Antes de iniciar a visita, apresentei-me como deve ser e perguntei-lhe o nome.

— Rozália Ďurčatová.

— A minha irmã chama-se Rosária! —, exclamei, como se fosse o correspondente em português. (Esqueci-me de Rosália)

Abriu um sorriso ainda maior e deitou as mãos ao peito. Tentou falar em inglês, mas as palavras saíam-lhe em eslovaco. Por fim, em silêncio, dirigiu as mãos para mim como se me entregasse alguma coisa que tirava do peito:

— Rosária —, disse.

Um abraço para a minha irmã.

O momento foi de uma simplicidade e, ao mesmo tempo, de uma humanidade tão grande que me emocionou. Peguei-lhe nas mãos e recebi o abraço que enviava para uma desconhecida a milhares de quilómetros de distância. A humanidade não depende do conhecimento ou da distância. E muito menos da língua.

Comunicação silenciosa, de coração para coração.

2

Há dias, liguei para o Departamento de Comunicação da câmara municipal de uma grande cidade portuguesa. Atendeu-me uma senhora. Apresentei-me e expliquei detalhadamente um projecto de uma associação sem fins lucrativos. Nota: não liguei a pedir dinheiro, apenas ajuda, orientação e encaminhamento. Ao fim de cinco minutos de explicação, perguntei o que achava.

— Eu não percebi muito bem, vou passar para um colega aqui da comunicação —, respondeu-me.

O colega atendeu. Repeti tudo. Ainda mais devagar e com o cuidado de melhorar o meu discurso, visto não ter conseguido passar a mensagem da primeira vez. Finalizada a explicação, perguntei se achava que o departamento me podia ajudar e, eventualmente, fazer sugestões.

— Aqui não sugerimos nada. Envie um email.

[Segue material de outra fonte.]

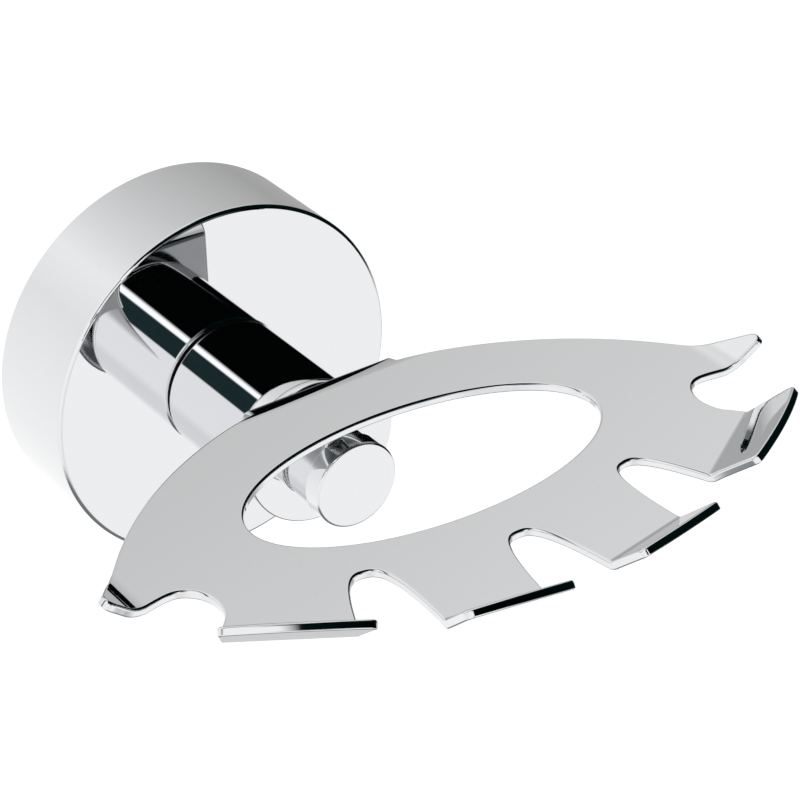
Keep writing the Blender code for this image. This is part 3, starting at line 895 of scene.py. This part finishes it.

Como a Rozália, bloqueei. Mas na minha própria língua.

— Combinado. Dê-me o endereço, por favor —, consegui verbalizar.

O senhor ditou o endereço.

— Pronto, até à próxima! —, finalizou.

— Desculpe, envio ao cuidado de quem? Não me chegou a dizer o seu nome… —, insisti.

— Olhe, envie para o geral e depois logo se vê.

Departamento de Comunicação. A mesma língua. Falha de comunicação.

3

Depois de examinar as 63 obras expostas no Palácio dos Primatas, votei na Anne, uma silhueta de um ser humano em arame de aço inoxidável de cor preta e fios têxteis. A peça recorda-me a universalidade da humanidade e a nossa umbilical igualdade, sem distinção de géneros, credos ou do que quer que seja, e a possibilidade de comunicação além das barreiras linguísticas. Aceito outras interpretações, mas eu é assim que vejo Anne. Nota-se muito que conheço a autora?